- Required work
Quote exactly the lines from the line containing "Recreate this object" to the line containing "leg_deep = 50", both lines included, please, and nothing more.

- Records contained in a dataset
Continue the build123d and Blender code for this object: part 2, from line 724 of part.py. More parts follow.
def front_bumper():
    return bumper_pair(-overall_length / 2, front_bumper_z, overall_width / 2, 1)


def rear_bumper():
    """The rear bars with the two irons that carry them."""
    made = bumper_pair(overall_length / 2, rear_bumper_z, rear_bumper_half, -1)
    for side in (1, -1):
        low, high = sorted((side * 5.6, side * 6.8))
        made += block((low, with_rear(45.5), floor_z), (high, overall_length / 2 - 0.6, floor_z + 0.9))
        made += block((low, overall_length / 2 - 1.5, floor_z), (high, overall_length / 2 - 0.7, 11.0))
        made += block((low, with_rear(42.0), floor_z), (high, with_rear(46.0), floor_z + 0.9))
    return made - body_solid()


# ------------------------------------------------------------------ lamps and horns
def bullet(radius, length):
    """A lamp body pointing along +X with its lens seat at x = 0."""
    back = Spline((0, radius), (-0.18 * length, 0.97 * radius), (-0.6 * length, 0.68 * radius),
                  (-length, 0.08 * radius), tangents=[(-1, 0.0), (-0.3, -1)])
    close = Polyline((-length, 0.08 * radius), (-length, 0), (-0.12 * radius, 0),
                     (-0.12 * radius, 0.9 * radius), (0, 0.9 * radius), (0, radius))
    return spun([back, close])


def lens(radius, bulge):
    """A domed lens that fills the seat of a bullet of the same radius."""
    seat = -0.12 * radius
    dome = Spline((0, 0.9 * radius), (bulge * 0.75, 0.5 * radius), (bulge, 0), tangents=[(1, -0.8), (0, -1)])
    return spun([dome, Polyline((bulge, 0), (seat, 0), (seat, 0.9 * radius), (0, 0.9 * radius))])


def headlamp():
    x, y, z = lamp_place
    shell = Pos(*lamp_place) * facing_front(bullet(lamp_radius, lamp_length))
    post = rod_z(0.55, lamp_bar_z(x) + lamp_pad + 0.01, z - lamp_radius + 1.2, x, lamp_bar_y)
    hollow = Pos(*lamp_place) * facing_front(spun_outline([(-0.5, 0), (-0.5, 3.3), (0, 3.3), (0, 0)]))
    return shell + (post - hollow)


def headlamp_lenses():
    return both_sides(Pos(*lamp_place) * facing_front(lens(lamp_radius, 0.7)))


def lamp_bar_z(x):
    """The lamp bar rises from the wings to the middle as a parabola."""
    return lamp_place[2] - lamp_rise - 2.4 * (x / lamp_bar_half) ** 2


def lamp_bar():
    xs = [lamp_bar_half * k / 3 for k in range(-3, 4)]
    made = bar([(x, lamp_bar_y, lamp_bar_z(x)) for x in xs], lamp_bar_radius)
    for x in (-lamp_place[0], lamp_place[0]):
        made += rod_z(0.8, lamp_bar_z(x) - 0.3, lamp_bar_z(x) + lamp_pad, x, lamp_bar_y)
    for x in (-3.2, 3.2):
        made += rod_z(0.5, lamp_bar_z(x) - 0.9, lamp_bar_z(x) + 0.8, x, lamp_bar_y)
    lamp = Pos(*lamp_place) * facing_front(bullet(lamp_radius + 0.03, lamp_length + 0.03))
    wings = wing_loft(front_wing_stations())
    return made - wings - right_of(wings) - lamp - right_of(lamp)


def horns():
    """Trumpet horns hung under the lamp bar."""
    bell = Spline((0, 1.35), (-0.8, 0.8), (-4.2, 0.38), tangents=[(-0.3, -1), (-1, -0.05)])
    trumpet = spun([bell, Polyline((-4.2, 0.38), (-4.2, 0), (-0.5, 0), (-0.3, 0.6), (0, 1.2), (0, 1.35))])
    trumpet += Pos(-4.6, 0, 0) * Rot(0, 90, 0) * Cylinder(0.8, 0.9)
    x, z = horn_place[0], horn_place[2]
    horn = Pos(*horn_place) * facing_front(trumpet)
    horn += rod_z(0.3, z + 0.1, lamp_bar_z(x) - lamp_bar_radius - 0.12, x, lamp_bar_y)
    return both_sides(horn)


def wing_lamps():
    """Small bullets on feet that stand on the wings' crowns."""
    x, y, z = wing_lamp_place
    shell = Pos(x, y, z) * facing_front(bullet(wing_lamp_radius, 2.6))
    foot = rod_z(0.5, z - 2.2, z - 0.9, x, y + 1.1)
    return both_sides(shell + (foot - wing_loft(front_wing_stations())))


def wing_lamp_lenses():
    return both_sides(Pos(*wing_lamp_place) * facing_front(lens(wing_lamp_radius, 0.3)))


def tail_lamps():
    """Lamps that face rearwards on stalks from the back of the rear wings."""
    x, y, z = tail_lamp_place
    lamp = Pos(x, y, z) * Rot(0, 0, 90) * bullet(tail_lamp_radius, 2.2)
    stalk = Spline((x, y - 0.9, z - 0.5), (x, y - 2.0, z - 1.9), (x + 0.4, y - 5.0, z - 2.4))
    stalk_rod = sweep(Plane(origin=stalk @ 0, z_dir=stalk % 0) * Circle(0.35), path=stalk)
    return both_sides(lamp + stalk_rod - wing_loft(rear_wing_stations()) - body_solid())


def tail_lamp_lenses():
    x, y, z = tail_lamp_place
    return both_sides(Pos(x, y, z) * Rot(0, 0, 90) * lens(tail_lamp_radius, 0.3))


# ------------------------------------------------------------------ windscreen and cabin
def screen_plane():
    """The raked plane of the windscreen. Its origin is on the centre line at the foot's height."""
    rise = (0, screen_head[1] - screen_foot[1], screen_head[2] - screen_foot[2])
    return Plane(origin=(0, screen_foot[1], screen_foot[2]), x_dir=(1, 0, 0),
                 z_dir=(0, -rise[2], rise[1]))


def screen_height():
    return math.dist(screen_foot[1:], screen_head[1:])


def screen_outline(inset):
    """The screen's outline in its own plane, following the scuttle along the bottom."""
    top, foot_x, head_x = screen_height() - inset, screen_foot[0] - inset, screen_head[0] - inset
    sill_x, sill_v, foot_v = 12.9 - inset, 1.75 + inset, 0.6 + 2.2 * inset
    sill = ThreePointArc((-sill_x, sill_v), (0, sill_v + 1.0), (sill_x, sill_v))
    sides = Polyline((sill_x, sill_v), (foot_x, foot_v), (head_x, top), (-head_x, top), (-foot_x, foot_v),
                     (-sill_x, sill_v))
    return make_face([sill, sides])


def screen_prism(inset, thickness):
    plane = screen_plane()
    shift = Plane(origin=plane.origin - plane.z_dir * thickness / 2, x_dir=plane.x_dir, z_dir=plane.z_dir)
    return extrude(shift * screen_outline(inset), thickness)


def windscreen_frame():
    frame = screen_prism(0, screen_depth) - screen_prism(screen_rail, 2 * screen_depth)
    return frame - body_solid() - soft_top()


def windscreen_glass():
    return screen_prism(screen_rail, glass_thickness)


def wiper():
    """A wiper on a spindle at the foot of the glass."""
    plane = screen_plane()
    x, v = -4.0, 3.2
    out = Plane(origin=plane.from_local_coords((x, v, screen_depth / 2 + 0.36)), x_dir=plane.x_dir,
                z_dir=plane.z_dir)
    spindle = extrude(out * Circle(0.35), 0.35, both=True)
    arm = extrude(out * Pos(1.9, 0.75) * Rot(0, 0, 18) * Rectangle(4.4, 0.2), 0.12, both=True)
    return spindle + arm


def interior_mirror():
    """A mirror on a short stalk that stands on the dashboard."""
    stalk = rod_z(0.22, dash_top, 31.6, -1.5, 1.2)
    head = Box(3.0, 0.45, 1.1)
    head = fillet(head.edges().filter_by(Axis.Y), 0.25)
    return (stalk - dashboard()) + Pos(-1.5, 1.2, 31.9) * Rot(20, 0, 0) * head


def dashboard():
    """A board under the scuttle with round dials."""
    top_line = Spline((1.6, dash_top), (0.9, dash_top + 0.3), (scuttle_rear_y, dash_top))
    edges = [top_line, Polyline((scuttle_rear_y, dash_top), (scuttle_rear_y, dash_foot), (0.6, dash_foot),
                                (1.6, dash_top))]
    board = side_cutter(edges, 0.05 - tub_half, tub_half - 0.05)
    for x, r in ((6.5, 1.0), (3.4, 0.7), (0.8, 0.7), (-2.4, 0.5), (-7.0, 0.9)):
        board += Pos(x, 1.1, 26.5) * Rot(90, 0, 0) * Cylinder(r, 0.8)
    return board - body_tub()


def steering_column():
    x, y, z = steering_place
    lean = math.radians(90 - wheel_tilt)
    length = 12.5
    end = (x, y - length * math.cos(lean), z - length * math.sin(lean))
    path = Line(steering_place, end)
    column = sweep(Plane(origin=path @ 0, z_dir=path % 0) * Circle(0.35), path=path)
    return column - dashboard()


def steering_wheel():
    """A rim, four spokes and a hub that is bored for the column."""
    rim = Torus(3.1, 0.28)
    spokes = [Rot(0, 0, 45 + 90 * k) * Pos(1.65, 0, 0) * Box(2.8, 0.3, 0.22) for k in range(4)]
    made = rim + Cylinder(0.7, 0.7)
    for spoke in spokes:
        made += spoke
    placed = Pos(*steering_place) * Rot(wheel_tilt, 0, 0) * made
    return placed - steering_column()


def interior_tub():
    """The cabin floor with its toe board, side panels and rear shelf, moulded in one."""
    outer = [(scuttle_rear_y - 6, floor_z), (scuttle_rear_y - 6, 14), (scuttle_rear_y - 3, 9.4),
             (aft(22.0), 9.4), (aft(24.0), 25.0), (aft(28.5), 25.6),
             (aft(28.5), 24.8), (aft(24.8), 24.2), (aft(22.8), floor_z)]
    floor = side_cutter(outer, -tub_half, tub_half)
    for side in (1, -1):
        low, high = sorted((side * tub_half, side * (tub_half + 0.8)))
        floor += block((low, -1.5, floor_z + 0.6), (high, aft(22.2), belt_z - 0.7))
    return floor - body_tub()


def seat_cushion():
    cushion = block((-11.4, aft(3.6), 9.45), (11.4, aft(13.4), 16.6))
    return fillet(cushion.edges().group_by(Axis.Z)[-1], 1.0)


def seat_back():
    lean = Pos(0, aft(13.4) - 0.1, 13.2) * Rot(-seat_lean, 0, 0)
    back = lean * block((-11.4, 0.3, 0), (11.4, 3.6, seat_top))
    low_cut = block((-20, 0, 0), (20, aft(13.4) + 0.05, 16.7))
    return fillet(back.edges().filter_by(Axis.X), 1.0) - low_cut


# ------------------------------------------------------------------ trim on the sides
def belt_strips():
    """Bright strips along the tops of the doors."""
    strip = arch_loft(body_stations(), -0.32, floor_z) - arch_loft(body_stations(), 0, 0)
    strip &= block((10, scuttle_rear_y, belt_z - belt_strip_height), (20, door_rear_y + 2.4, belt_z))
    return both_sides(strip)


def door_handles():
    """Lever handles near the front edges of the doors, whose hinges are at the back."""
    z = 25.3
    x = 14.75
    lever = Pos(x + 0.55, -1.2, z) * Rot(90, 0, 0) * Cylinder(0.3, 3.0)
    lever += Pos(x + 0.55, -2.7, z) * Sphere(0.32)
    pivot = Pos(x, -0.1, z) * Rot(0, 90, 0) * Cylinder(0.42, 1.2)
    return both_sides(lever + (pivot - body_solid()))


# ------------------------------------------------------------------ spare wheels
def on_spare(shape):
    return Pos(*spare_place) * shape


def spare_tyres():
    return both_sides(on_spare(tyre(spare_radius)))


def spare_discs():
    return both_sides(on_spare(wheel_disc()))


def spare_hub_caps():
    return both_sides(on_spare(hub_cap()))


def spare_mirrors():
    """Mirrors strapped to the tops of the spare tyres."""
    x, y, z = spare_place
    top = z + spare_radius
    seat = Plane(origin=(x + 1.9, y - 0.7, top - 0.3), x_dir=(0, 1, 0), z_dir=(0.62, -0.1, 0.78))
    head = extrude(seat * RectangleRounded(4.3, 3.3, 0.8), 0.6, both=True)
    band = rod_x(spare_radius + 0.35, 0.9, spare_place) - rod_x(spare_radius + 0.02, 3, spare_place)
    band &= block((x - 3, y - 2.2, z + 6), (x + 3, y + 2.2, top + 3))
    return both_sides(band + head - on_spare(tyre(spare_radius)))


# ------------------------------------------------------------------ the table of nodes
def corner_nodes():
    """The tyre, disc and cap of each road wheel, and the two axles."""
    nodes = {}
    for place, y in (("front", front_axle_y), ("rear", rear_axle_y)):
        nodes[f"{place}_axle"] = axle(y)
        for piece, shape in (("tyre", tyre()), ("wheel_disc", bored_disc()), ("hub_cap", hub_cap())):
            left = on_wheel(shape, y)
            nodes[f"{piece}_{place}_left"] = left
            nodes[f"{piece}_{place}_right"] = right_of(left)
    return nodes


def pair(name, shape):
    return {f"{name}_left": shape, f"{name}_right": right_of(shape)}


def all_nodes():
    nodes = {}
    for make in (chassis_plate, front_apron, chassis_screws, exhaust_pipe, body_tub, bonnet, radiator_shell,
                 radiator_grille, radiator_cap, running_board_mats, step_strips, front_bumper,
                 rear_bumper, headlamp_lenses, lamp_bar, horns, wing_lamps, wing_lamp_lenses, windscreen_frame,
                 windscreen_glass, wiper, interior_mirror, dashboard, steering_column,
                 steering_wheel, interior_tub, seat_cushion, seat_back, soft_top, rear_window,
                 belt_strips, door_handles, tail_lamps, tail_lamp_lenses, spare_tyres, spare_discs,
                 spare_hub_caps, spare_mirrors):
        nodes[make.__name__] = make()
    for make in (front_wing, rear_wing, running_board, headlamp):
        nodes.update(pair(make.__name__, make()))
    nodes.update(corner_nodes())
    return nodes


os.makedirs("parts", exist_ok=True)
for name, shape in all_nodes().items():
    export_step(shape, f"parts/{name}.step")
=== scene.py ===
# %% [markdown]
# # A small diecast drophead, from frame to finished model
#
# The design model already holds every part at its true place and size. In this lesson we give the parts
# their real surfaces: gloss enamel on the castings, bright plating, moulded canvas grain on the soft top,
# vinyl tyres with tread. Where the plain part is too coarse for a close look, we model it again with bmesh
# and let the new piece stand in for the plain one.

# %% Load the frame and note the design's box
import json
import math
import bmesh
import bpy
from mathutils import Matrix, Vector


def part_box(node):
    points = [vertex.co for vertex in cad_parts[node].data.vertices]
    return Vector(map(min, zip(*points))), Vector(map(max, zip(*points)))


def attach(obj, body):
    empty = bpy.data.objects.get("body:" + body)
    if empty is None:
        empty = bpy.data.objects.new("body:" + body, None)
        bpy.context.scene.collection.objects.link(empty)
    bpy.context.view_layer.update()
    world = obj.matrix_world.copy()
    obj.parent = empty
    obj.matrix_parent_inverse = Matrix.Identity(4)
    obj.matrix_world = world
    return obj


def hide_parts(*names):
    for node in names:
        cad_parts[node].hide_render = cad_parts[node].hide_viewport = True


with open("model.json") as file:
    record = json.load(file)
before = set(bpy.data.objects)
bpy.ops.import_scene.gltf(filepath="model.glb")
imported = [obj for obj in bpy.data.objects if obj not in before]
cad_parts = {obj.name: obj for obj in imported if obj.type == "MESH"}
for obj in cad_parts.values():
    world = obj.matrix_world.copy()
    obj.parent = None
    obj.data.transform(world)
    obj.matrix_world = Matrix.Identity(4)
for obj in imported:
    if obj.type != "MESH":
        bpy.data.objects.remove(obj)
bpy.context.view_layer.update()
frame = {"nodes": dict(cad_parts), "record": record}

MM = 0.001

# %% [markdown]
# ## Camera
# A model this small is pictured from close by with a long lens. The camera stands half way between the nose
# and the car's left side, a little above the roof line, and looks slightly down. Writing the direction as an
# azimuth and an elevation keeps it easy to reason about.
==
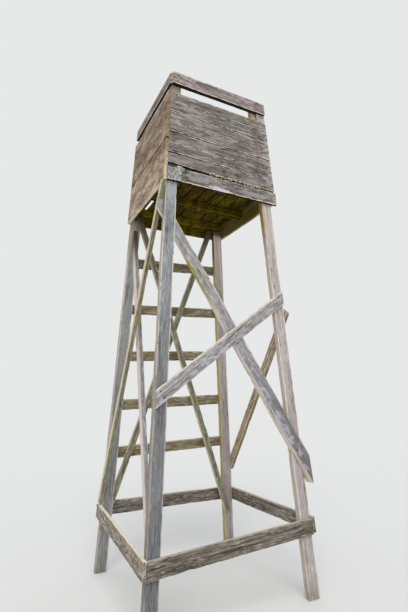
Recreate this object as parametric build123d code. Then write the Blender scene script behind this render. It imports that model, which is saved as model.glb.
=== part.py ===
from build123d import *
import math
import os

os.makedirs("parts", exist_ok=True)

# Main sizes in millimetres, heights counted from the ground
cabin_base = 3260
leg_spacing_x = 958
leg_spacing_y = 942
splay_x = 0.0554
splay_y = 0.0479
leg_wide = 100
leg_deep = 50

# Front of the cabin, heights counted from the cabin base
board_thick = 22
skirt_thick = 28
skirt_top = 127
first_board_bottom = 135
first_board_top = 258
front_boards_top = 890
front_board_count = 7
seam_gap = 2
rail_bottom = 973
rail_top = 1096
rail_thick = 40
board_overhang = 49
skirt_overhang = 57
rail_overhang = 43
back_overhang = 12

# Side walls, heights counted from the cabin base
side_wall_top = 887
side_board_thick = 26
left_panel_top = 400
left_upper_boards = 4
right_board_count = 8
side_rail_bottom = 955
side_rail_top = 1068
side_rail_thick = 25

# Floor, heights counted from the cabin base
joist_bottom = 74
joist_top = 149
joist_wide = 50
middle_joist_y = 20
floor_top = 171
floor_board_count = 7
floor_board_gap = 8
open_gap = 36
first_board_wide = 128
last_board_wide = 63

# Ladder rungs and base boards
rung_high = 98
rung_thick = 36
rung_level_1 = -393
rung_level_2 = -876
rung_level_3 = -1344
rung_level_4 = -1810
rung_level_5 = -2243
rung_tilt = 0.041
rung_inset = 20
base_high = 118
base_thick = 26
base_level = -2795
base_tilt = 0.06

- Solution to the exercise
Recreate this object as parametric build123d code. Then write the Blender scene script behind this render. It imports that model, which is saved as model.glb.
=== part.py ===
from build123d import *
import math
import os

os.makedirs("parts", exist_ok=True)

# Main sizes in millimetres, heights counted from the ground
cabin_base = 3260
leg_spacing_x = 958
leg_spacing_y = 942
splay_x = 0.0554
splay_y = 0.0479
leg_wide = 100
leg_deep = 50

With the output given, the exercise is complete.